Published On: Mon, Jan 13th, 2020

Boca mayor has a single challenger in March 17 city election

By Dale King

Boca Raton Mayor Scott Singer will be the only candidate with a challenger on March 17 when the city holds its annual election.

Singer, who is vying for his first uninterrupted term in city government, faces a familiar foe – Bernard Korn, one of two rivals who tried to unseat him in a special election in August 2018.

Two incumbent Boca Raton City Council members have technically won back their seats without a fight. Neither Andrea Levine O’Rourke nor Andy Thomson drew a rival during the week-long candidate filing period which ended Friday, said City Clerk Susan Saxton.

That doesn’t mean there’ll be a dearth of excitement in the mid-March race which, coincidentally, falls on St. Patrick’s Day.  The state of Florida will conduct its presidential preference primary that day.

Korn could not be reached for comment about his candidacy late Sunday night. When he ran against Singer in 2018, he said he was also registered to seek the U.S. presidency. He still has a website stating he is a presidential hopeful.

Boca Raton has endured a somewhat winding government situation in the past couple of years.  Mayor Susan Haynie was suspended from that office by then-Gov. Rick Scott in April of 2018 after she was arrested on charges related to alleged official misconduct and misuse of public office.

Singer, then a City Council member and deputy mayor, was tapped to fill the job on an interim basis. On Aug. 28, Singer won a special election called to solidify his mayoral term. Korn and Al Zucaro unsuccessfully ran against him.

This didn’t totally answer all questions relating to Haynie. Technically, if she were acquitted of the charges, she could have returned to fill out the remainder of her term, which will end on Election Day 2020. Haynie’s trial has been set for March 23, about a week after the Boca balloting.
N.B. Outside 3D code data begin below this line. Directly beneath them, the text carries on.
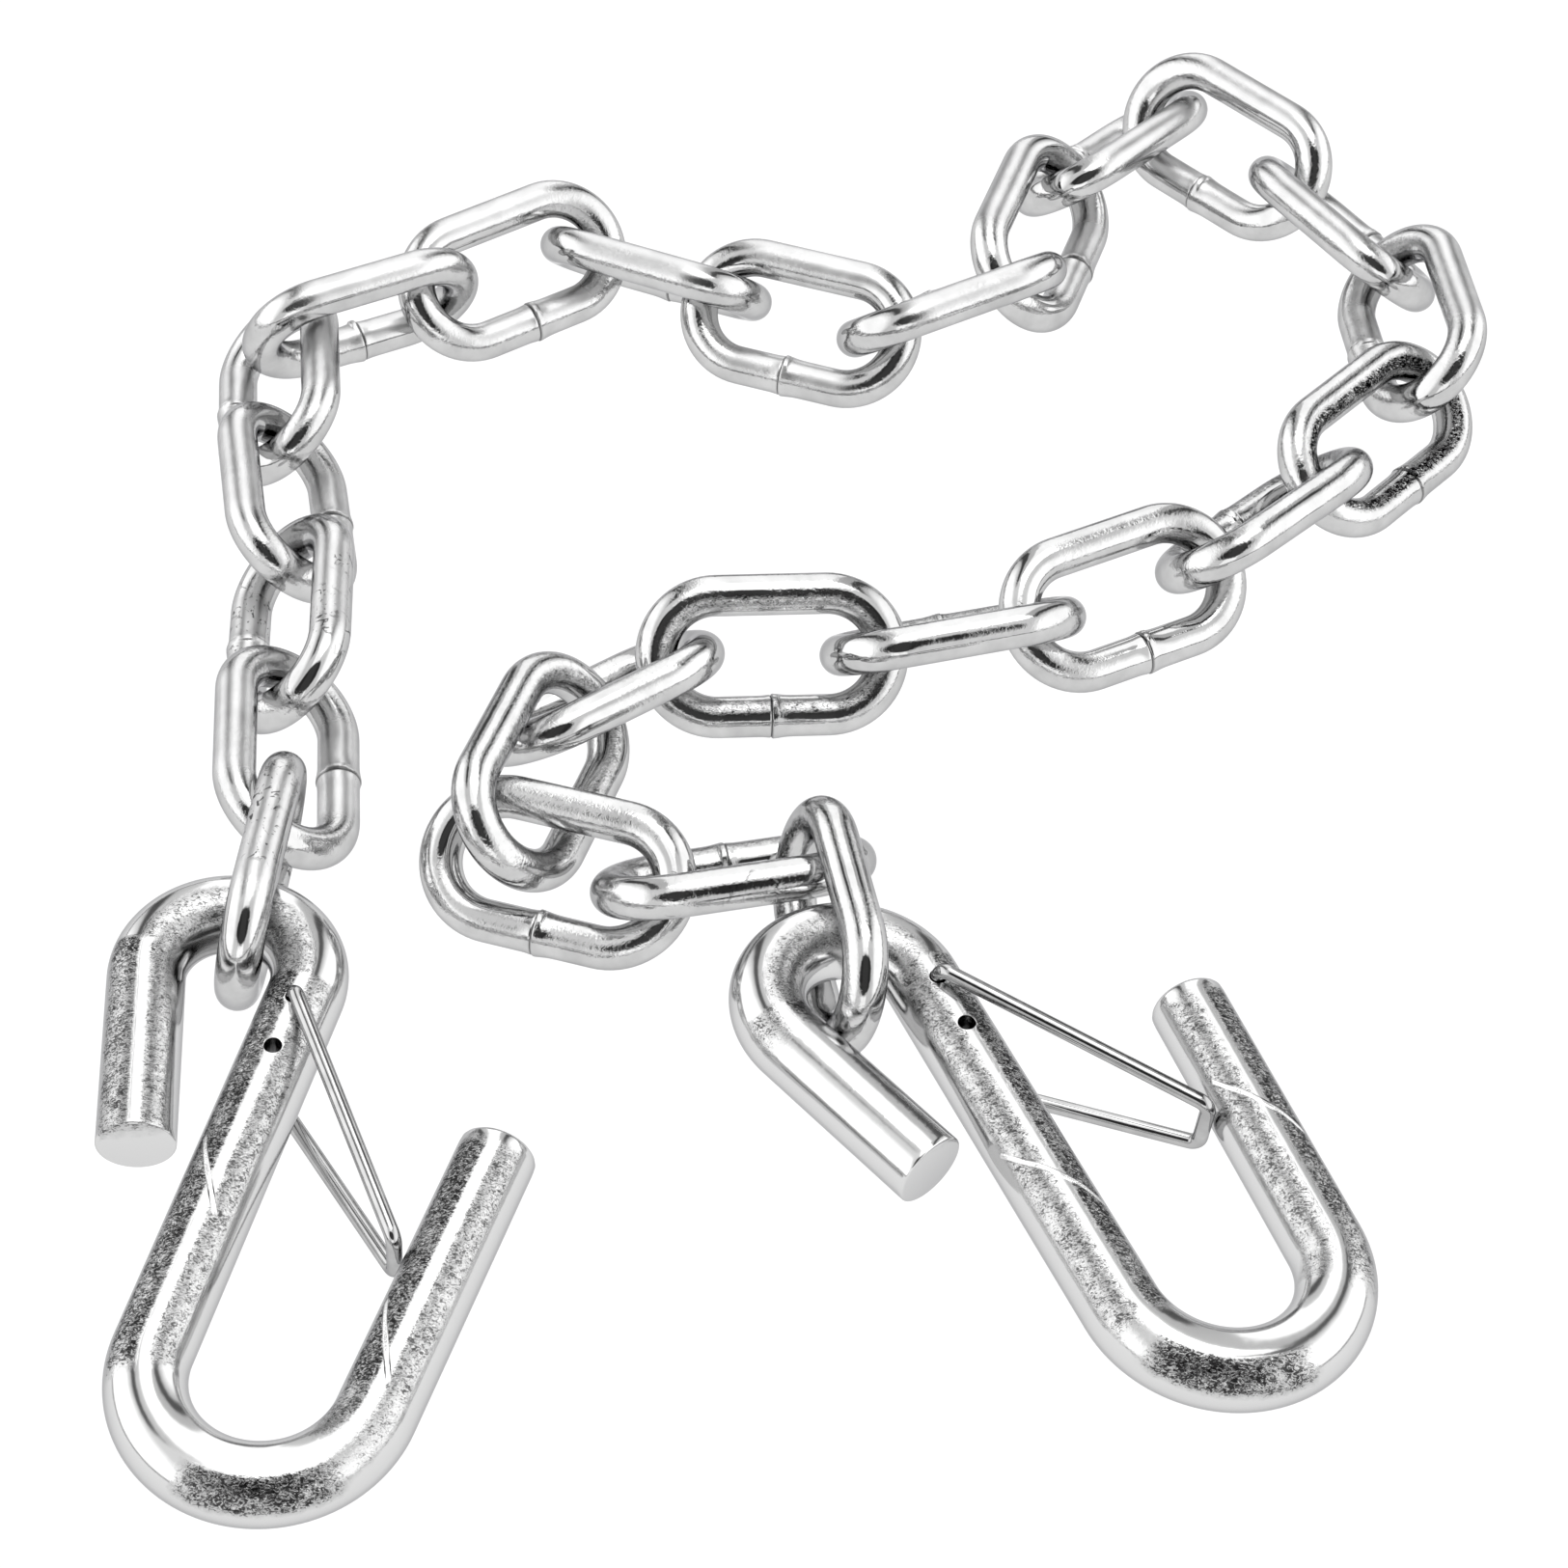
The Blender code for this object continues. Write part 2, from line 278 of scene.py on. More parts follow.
def latch_paths():
    """Centrelines of the latch: the part that turns as one, and the lower end that flexes on the
    real latch.
    """
    low_start = LATCH_NOSE - UP * NOSE_HALF_HEIGHT
    low_end = SPRING_HOLE - UP * LOWER_LEG_HEIGHT
    cut = low_start.lerp(low_end, 1 - FLEX_END)
    stiff = [
        PIVOT_HOLE - UP * UPPER_PEG_DEPTH,
        PIVOT_HOLE + UP * UPPER_LEG_HEIGHT,
        LATCH_NOSE + UP * NOSE_HALF_HEIGHT,
        low_start,
        cut,
    ]
    flexing = [cut, low_end, SPRING_HOLE - UP * LOWER_PEG_DEPTH]
    return (
        filled(rounded(stiff, LATCH_BEND_RADIUS, LATCH_BEND_STEPS), LATCH_STEP),
        filled(rounded(flexing, LATCH_BEND_RADIUS, LATCH_BEND_STEPS), LATCH_STEP),
    )


def directions(path, closed):
    """The path's direction at each of its points."""
    count = len(path)
    legs = [(path[(i + 1) % count] - path[i]).normalized() for i in range(count)]
    if closed:
        return [(legs[i - 1] + legs[i]).normalized() for i in range(count)]
    inner = [(legs[i - 1] + legs[i]).normalized() for i in range(1, count - 1)]
    return [legs[0]] + inner + [legs[count - 2]]


def rim_rows(path, aims, rims):
    """Rows of an open bar, each a (point, aim, inset), with extra rows that round its rims."""
    start_rim, end_rim = rims
    rows = []
    for i in range(RIM_STEPS if start_rim else 0):
        turn = i / RIM_STEPS * math.pi / 2
        forward = start_rim * (1 - math.cos(turn))
        rows.append((path[0] + aims[0] * forward, aims[0], start_rim * (1 - math.sin(turn))))
    runs = [0.0]
    for near, far in zip(path, path[1:]):
        runs.append(runs[-1] + (far - near).length)
    for point, aim, run in zip(path, aims, runs):
        in_start_rim = start_rim and run < start_rim
        in_end_rim = end_rim and run > runs[-1] - end_rim
        if not in_start_rim and not in_end_rim:
            rows.append((point, aim, 0.0))
    for i in range(1, RIM_STEPS + 1 if end_rim else 0):
        turn = i / RIM_STEPS * math.pi / 2
        back = end_rim * (1 - math.sin(turn))
        rows.append((path[-1] - aims[-1] * back, aims[-1], end_rim * (1 - math.cos(turn))))
    return rows


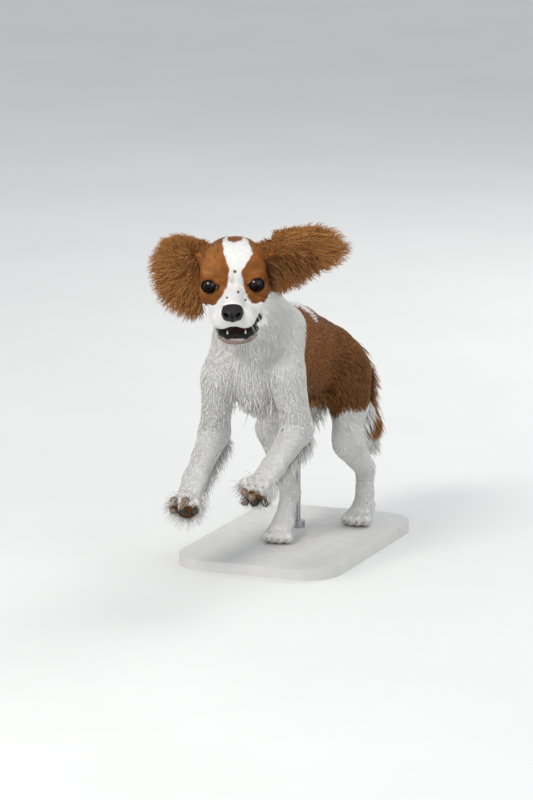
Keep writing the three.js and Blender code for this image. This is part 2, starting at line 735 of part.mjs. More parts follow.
// Feathers behind each forearm, breeches behind each thigh, and wisps round each forepaw
for (const [side, [Side, sign]] of Object.entries(legs)) {
  const j = (name) => joint[name + Side];
  const paw = pawAxes(Side);
  const under = paw.toesUp.clone().negate();
  const arm = ["forearm_" + side];
  const feathers = [];
  for (let i = 0; i < 5; i++) {
    const t = lerp(0.06, 0.7, i / 4);
    const tilt = (i % 2 ? 0.35 : -0.35) + draw(-0.1, 0.1);
    const out = under.clone().addScaledVector(vec(1, 0, 0), tilt).normalize();
    const inside = j("elbow").clone().lerp(j("wrist"), t);
    const root = onCoat(arm, inside, out).addScaledVector(out, -6);
    const way = out.clone().multiplyScalar(0.5).addScaledVector(paw.legDown, 0.75).normalize();
    const length = lerp(36, 24, t) * draw(0.9, 1.1);
    feathers.push(lock(root, way, out, length, draw(15, 18), vec(0, 0, -5), draw(1, 3)));
  }
  growOn("forearm_" + side, feathers, ["upper_foreleg_" + side, "forepaw_" + side, "torso"]);

  const breeches = [];
  for (let i = 0; i < 6; i++) {
    const t = lerp(-0.05, 0.62, i / 5);
    const tilt = (i % 2 ? 0.5 : -0.2) * sign + draw(-0.08, 0.08);
    const out = vec(tilt, 1, 0.05).normalize();
    const inside = j("hip").clone().lerp(j("knee"), t);
    const root = onCoat(["thigh_" + side], inside, out).addScaledVector(out, -7);
    const way = vec(0.12 * sign, 0.3, -1).normalize();
    breeches.push(lock(root, way, vec(0, 1, 0), draw(36, 46), draw(17, 20), vec(0, -3, 0), draw(1, 3)));
  }
  growOn("thigh_" + side, breeches, ["torso", "shank_" + side]);

  const wisps = [];
  for (let i = 0; i < 4; i++) {
    const angle = lerp(-3.0, -0.15, i / 3);
    const out = paw.across
      .clone()
      .multiplyScalar(Math.cos(angle))
      .addScaledVector(paw.toesUp, Math.sin(angle))
      .normalize();
    const inside = j("wrist").clone().lerp(j("knuckle"), 0.5);
    const root = onCoat(["forepaw_" + side], inside, out).addScaledVector(out, -6);
    const way = paw.legDown.clone().addScaledVector(out, 0.42).normalize();
    const flat = way.clone().cross(out);
    wisps.push(lock(root, way, flat, draw(26, 31), draw(13, 15), vec(0, 0, -3), draw(1, 2)));
  }
  growOn("forepaw_" + side, wisps, ["forearm_" + side]);
}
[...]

In the meantime, Thomson was elected to fill Singer’s vacant council seat. O’Rourke is concluding her first three-year stint on the council and, by City Charter, is allowed one more full term before she is barred from running due to term limits.

On Jan. 7, Singer sent out an email saying he had qualified to run for re-election. The document included the names of more than 400 people who he said have endorsed him. It also said he had gained the support of the Firefighters and Paramedics of Boca Raton, the city’s police union, the Palm Beach County Classroom Teachers Association and the Realtors associations of Broward, Palm Beach and St. Lucie counties.

Among Singer supporters from the political arena are former Mayor and Mrs. Steven Abrams, current City Council members Thomson and Monica Mayotte and former Council members Wanda Thayer and Dave Freudenberg.

Since becoming mayor, Singer said, the city’s crime rate is down 14%. “We’ve partnered with the School District to add student seats and increase school security.”  He said taxes are low, millions have been spent on upgrades in green space and infrastructure and the city just gave the OK for Brightline/Virgin USA to add a train station and garage downtown.

According to information in a previously published Boca Raton Tribune story, Korn graduated with a bachelor’s degree in business and finance at Brooklyn College in New York and served as a law enforcement officer for two years in the 1980s. He later worked in adult education at a Brooklyn high school and is currently a licensed real estate broker and instructor.

Polls in Boca Raton on Election Day will be open from 7 a.m. to 7 p.m. Those who want to cast ballots in the presidential preference primary must be registered as a Democrat, Republican or a member of another recognized party. A list of parties whose members can vote is available on the website of the Palm Beach County supervisor of elections.

Anyone who is not registered with a party can do so until Feb. 18.

While the primary election is for party registrants only, the Boca municipal balloting is nonpartisan and open to all registered local voters.